Eso no quiere decir, sin embargo, que se descuide la trama policiaca. El comisario Champlain y, sobre todo, su subordinado, el inspector Bertholet, se encargan de desentrañar el misterio tras la muerte de la condesa.
«Bertholet se aclaró la garganta de repente, incómodo. ¿Cómo se había enterado Champlain de los pogromos? Eran los servicios de inteligencia los que habían investigado el nebuloso pasado de Ígor. Todavía no le había dicho a Champlain que también los RG andaban trabajando en el caso. Su jefe debía de haber encontrado el dossier en su escritorio. Aquello no parecía incomodarlo. ¡Mejor! Retomó su trabajo de escriba. ¿Asesinato? Encerró la palabra entre signos de interrogación.»

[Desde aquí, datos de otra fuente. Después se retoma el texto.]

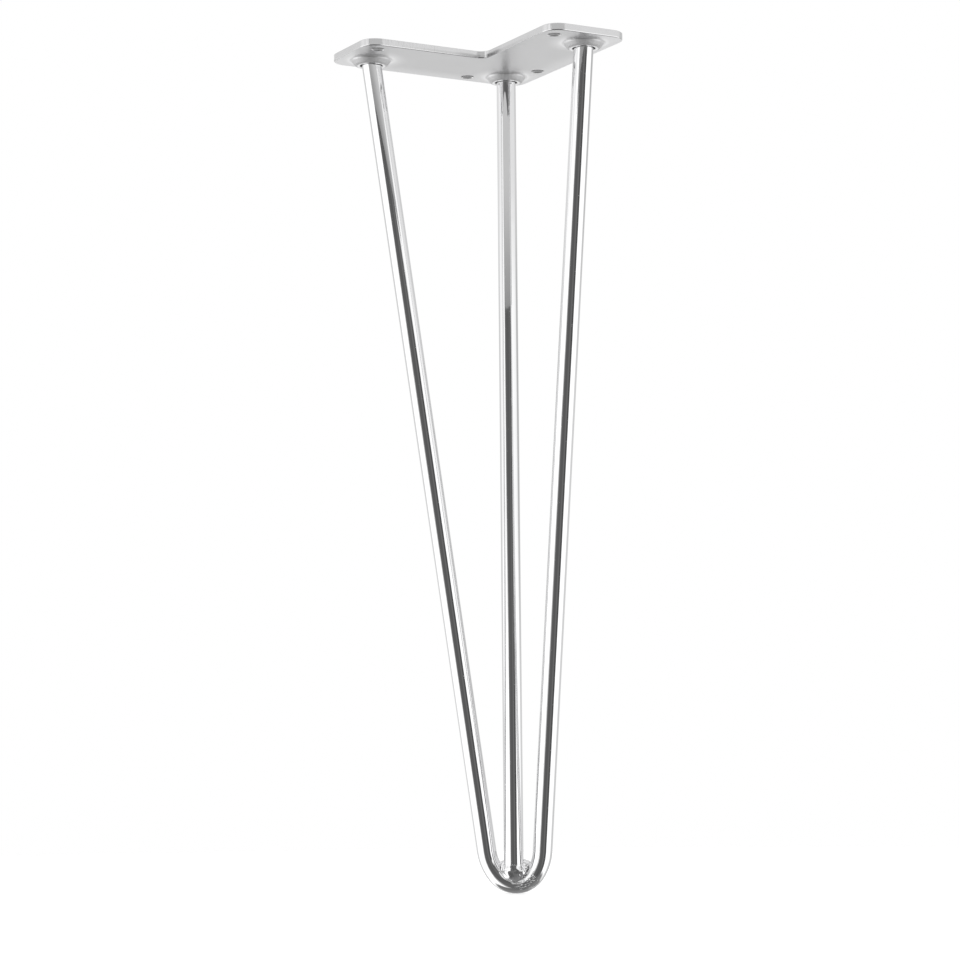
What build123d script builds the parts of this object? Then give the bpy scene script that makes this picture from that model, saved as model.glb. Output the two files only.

Explotando bien la atmósfera de lujo y vértigo de una época memorable, recurriendo a oportunas dosis de humor y desenfado, algo de erotismo y vértigo folletinesco, Geneix crea una historia que atrapa y entretiene.
La edición es la habitual de la colección Nuevos Tiempos. Encuadernada en una tapa blanda que hace muy cómoda la lectura, Gloria Gauger ha elegido como imagen de cubierta una fotografía de época en blanco y negro que muestra una joven, exóticamente ataviada, sosteniendo un collar.
Carole Geneix tras cursar estudios de letras en Rennes, ha trabajado como pedagoga en Corea del Sur, Rusia y los Estados Unidos, donde reside actualmente. Las mil y dos noches es su primera novela.